# PROBLEM DETAILS
Write out every line below that includes the word "piece".

Start of DATA EXTRACT

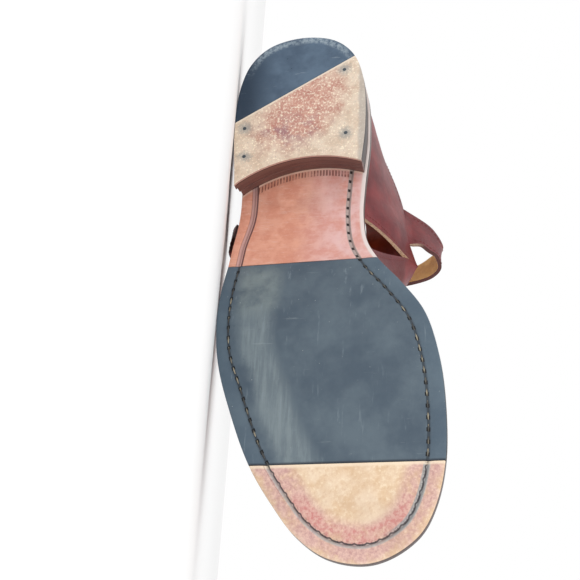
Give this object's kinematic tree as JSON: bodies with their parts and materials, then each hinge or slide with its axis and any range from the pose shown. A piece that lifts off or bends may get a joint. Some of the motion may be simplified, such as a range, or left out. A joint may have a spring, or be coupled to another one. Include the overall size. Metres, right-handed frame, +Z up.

End of DATA EXTRACT
Start of DATA EXTRACT

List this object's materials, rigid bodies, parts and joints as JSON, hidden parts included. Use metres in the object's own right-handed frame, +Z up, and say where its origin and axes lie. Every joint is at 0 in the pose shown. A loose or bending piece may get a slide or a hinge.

End of DATA EXTRACT
Start of DATA EXTRACT

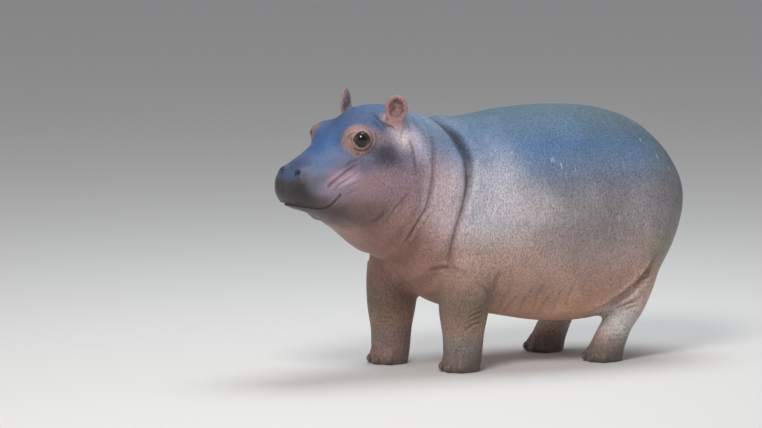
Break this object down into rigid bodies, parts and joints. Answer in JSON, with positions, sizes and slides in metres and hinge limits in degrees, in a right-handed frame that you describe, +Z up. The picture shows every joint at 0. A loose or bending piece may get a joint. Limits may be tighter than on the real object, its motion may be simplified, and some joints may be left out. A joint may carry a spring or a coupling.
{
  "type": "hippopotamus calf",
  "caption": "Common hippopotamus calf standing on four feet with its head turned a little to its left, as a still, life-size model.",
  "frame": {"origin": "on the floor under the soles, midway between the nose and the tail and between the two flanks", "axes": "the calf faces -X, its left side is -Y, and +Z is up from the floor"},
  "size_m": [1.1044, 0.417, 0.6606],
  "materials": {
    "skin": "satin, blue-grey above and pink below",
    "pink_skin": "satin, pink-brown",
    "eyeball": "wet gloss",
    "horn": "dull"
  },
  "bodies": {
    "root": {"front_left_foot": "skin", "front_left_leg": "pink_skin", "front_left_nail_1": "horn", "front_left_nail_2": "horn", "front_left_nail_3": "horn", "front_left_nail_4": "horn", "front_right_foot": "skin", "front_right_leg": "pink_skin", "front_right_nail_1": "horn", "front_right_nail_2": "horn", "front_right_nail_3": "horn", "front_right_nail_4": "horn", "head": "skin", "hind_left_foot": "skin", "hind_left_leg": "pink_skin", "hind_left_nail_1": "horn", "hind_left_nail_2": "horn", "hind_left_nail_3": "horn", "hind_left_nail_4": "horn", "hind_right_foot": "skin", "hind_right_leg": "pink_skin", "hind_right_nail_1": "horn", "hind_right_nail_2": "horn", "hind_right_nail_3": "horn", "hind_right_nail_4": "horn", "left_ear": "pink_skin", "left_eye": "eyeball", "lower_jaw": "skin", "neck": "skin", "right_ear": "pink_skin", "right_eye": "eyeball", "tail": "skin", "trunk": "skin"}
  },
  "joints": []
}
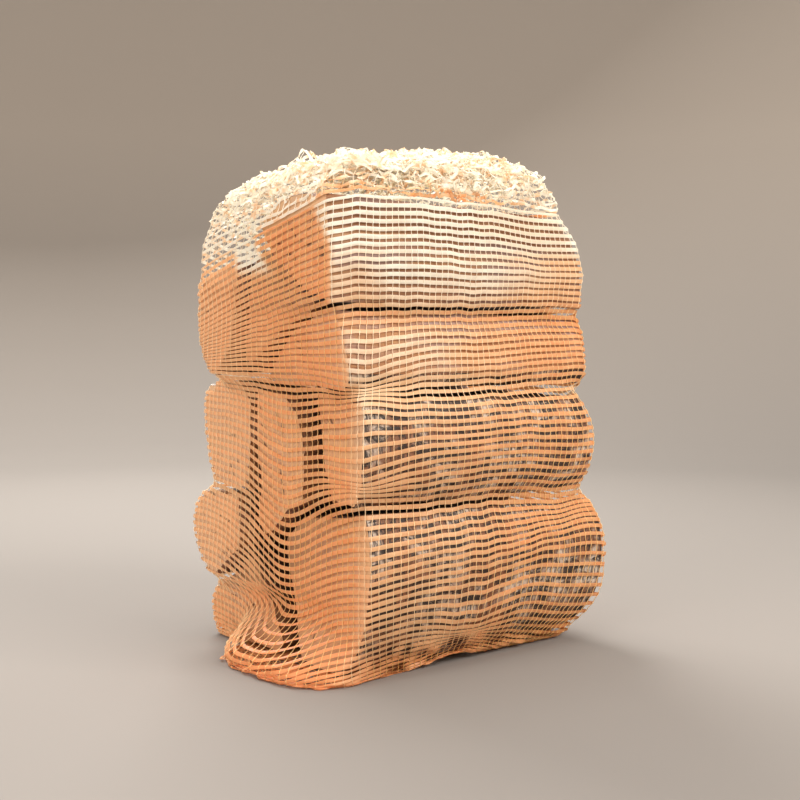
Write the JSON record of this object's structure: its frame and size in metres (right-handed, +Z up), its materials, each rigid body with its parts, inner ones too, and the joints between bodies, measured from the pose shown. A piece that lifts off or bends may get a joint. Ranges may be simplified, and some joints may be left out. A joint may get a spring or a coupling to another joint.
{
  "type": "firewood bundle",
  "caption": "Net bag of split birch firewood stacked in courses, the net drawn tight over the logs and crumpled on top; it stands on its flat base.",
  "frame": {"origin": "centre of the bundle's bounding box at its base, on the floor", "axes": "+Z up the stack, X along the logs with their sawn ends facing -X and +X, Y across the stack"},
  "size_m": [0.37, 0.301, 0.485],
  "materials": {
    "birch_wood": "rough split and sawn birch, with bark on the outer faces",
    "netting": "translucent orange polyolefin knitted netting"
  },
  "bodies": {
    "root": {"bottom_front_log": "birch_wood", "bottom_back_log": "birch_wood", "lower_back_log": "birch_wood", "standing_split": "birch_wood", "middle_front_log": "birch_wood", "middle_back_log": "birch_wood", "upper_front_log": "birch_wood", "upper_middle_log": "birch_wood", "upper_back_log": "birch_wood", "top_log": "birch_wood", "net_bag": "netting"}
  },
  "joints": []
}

End of DATA EXTRACT

# COMPLETE ANSWER
Give this object's kinematic tree as JSON: bodies with their parts and materials, then each hinge or slide with its axis and any range from the pose shown. A piece that lifts off or bends may get a joint. Some of the motion may be simplified, such as a range, or left out. A joint may have a spring, or be coupled to another one. Include the overall size. Metres, right-handed frame, +Z up.
List this object's materials, rigid bodies, parts and joints as JSON, hidden parts included. Use metres in the object's own right-handed frame, +Z up, and say where its origin and axes lie. Every joint is at 0 in the pose shown. A loose or bending piece may get a slide or a hinge.
Break this object down into rigid bodies, parts and joints. Answer in JSON, with positions, sizes and slides in metres and hinge limits in degrees, in a right-handed frame that you describe, +Z up. The picture shows every joint at 0. A loose or bending piece may get a joint. Limits may be tighter than on the real object, its motion may be simplified, and some joints may be left out. A joint may carry a spring or a coupling.
Write the JSON record of this object's structure: its frame and size in metres (right-handed, +Z up), its materials, each rigid body with its parts, inner ones too, and the joints between bodies, measured from the pose shown. A piece that lifts off or bends may get a joint. Ranges may be simplified, and some joints may be left out. A joint may get a spring or a coupling to another joint.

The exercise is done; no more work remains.